I changed the pattern, but only slightly. I made the medium-sized body, but I made the armholes shorter and the arms in the small size. I don't like the arms of my sweaters to be too roomy, and I like a pretty close fit at the shoulder. Other than that, I followed the pattern to the letter. It fits like my favorite blazer, which is remarkable given that I didn't think to measure said blazer before starting on this cardigan. It's a tiny bit wide at the waist, but that'll be easy to fix later if it really bothers me.

I wouldn'd do anything differently if I made it again. In the beginning, I'd considered knitting the sleeves in the round and the body in one piece up to the arms, but the seaming was actually fun once I got the hang of it. It's a lot more fun to seam when you know that you won't be able to see the screw-ups. There's no way to tell where I might have flubbed among all of those dark, tweedy stitches.

I don't know why it took so long, maybe because it got a little tedious toward the end, or maybe because I knit more slowly than usual. I really didn't want to screw it up. The further along I went without making a mistake, the more I worried about it. I started on Thanksgiving weekend, and I cast off the last bit of the sewn-on edging last night.

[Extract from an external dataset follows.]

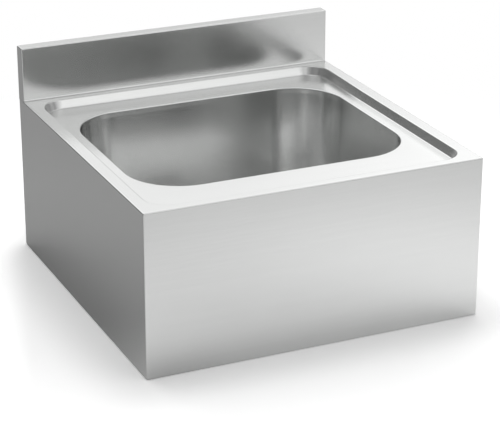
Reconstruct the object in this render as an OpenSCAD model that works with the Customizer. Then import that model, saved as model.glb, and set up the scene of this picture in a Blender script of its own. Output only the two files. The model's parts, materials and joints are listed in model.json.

Buddy the Cat's happy that it's done. He usually tries to curl up on top of my knitting, or at least right next to me as I'm working, but he stayed away when I was working on this sweater. He didn't like the feel of it, I guess. (It was not soft and luxurious. I'd rather curl up in the bucket seat of a '77 Pinto. Why do you never knit cashmere, the Woman? - BtC)

I'm going to wear it tomorrow, and try to get pictures of it in the daylight. Wheeeee!!! Done!!!

9 comments:

Jerry & Maxy said...

Your head doesn't look disproportiently large, but you must have very small armpits and twiggy arms...anyway, sweet Pinto sweater. :-)Oh, and BtC must talk to AtC. She thinks the very same thing.

mumblingmonkey said...

Hey, nice blazer!

I don't know why I haven't visited your blog before, after being on the WIPalong for so long. But woman, you are funny!

word of the day is mamaaocy. Mama Aocy? Sounds like a hippy to me.

nancy said...

I'm inspired!!!!! That looks wonderful! Now can I see a daytime picture,.....ON YOU?????
DAMN, now I need to go purchase more yarn! I did get the pattern.

Areli said...

I really liked that cardi when I saw it on Elann, it's nice to see it made up. And I really like the color you chose for it, nice and warm.

bradyphrenia said...

wow, that is gorgeous. i love the butterfinger analogy. may you get lots of wear out of your brand new cardigan!

Zonda said...

WOW! It looks like butterfinger...but please don't eat it LOL :) Great job!

Sann said...

that blazer is beautiful! how can I join your "knit chocolate" group?

SuzannaBanana said...

Awww...thanks, everyone! To clarify:

-- No, my arms aren't twiggy. I regularly overestimate the size of my torso. The whole thing should have been a small, not just the arms. Hemming will commence tonight, wearing will happen tomorrow. :-)

-- Sandra, to join the Knit Chocolate KAL, go to www.knitchocolate.blogspot.com, find the very first post from November, and follow NoNoKitty's instructions. It looks like we're picking up steam now that the holidays are over. I can't wait to see other chocolatey creations!

Jenni said...

I like the choice you made about the arm holes. Higher arm holes are so much more slimming--I think that was one of Chanel's tricks.